● **THE PROBLEM**:
From the entries that follow, reproduce exactly and only the lines from the line with "Recreate this object" to the line with "and their leaves.", endpoints included.

● **SOURCE MATERIAL**:
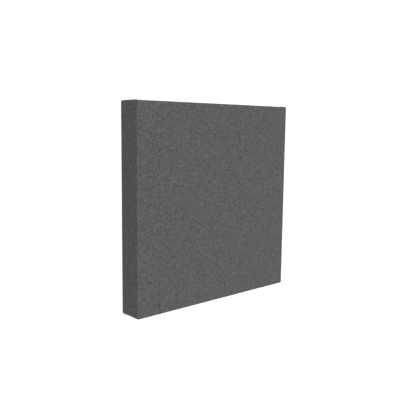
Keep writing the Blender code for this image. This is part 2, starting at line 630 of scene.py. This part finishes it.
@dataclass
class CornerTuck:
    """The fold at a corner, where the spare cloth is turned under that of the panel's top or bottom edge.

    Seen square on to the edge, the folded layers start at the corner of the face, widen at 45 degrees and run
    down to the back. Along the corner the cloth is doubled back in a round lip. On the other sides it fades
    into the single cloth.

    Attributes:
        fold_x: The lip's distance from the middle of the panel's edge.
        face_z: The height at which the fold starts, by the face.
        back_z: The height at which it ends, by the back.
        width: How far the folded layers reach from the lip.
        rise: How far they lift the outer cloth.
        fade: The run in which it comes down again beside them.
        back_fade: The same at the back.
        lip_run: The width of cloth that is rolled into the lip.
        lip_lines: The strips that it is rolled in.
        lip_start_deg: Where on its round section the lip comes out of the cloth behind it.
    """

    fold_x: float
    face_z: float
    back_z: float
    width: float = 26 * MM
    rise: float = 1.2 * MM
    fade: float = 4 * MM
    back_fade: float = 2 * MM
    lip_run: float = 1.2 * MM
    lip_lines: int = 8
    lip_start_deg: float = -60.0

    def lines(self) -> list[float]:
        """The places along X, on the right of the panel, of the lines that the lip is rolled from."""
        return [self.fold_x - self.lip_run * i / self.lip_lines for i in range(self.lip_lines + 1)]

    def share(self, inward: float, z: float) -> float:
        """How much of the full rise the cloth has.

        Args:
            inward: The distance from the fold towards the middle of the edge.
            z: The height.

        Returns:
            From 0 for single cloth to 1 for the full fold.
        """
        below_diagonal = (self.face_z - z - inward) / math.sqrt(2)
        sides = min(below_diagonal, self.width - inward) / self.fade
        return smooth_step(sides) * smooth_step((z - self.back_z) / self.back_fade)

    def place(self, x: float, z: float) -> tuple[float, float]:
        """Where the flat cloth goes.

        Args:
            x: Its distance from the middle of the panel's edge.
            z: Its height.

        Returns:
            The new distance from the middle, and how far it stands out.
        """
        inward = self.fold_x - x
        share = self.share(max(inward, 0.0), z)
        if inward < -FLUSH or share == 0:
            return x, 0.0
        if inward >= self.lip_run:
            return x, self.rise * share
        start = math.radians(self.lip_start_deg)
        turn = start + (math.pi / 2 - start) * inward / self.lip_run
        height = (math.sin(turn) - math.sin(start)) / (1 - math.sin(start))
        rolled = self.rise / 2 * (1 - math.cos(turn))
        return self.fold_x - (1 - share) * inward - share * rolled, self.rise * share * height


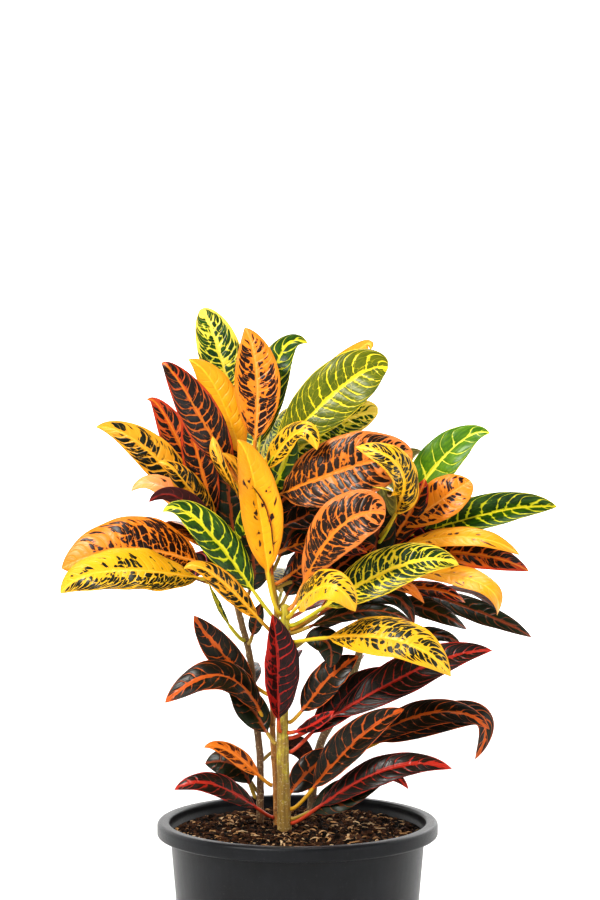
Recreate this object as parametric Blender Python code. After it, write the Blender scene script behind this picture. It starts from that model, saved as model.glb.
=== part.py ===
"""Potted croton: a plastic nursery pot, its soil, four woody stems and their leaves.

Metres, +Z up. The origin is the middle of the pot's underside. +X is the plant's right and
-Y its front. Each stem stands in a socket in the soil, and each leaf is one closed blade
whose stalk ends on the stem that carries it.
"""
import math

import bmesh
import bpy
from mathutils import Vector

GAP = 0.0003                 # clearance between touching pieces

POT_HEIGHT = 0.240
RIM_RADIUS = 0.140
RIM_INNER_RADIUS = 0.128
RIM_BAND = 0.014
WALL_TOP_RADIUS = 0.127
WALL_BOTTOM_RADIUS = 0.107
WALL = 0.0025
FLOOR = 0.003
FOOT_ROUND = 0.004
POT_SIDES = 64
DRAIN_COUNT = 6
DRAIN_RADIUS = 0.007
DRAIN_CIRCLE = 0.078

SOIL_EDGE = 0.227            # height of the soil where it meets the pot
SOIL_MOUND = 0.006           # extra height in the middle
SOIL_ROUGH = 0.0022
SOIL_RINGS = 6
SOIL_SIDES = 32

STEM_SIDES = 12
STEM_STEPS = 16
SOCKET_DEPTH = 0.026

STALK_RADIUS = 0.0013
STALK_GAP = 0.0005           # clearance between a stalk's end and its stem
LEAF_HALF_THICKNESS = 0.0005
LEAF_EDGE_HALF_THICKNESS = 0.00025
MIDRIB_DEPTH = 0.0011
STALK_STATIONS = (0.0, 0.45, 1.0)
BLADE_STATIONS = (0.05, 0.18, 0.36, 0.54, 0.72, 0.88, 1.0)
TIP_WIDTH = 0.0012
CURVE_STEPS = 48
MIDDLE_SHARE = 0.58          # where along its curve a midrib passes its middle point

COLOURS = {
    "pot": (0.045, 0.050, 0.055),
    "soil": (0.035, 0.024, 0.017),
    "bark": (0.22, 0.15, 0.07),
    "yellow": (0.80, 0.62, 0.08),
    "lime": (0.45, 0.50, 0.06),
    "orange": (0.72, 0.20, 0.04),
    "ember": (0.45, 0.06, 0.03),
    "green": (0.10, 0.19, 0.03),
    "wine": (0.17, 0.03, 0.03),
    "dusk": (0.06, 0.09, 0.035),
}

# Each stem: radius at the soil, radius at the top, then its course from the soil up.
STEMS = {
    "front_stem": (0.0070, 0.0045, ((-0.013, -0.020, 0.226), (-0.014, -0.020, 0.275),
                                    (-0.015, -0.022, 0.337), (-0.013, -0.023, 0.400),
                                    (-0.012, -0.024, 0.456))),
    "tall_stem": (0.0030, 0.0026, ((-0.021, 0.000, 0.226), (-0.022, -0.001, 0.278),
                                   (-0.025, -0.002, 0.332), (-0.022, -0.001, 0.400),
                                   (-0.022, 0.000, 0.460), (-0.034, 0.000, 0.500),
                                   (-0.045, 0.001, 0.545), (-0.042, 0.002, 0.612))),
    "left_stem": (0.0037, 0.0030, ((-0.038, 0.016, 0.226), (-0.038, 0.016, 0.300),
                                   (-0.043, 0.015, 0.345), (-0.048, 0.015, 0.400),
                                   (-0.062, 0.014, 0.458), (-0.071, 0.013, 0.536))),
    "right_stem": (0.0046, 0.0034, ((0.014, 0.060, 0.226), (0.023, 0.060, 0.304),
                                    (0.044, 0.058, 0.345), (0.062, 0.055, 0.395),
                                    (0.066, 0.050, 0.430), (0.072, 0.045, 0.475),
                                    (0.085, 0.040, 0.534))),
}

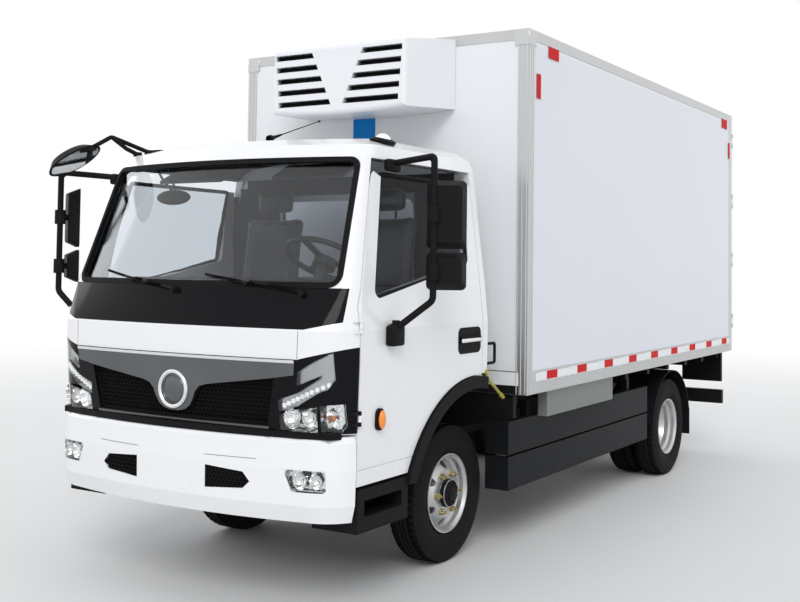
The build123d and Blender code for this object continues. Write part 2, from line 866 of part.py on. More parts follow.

● **RESULT**:
Recreate this object as parametric Blender Python code. After it, write the Blender scene script behind this picture. It starts from that model, saved as model.glb.
=== part.py ===
"""Potted croton: a plastic nursery pot, its soil, four woody stems and their leaves.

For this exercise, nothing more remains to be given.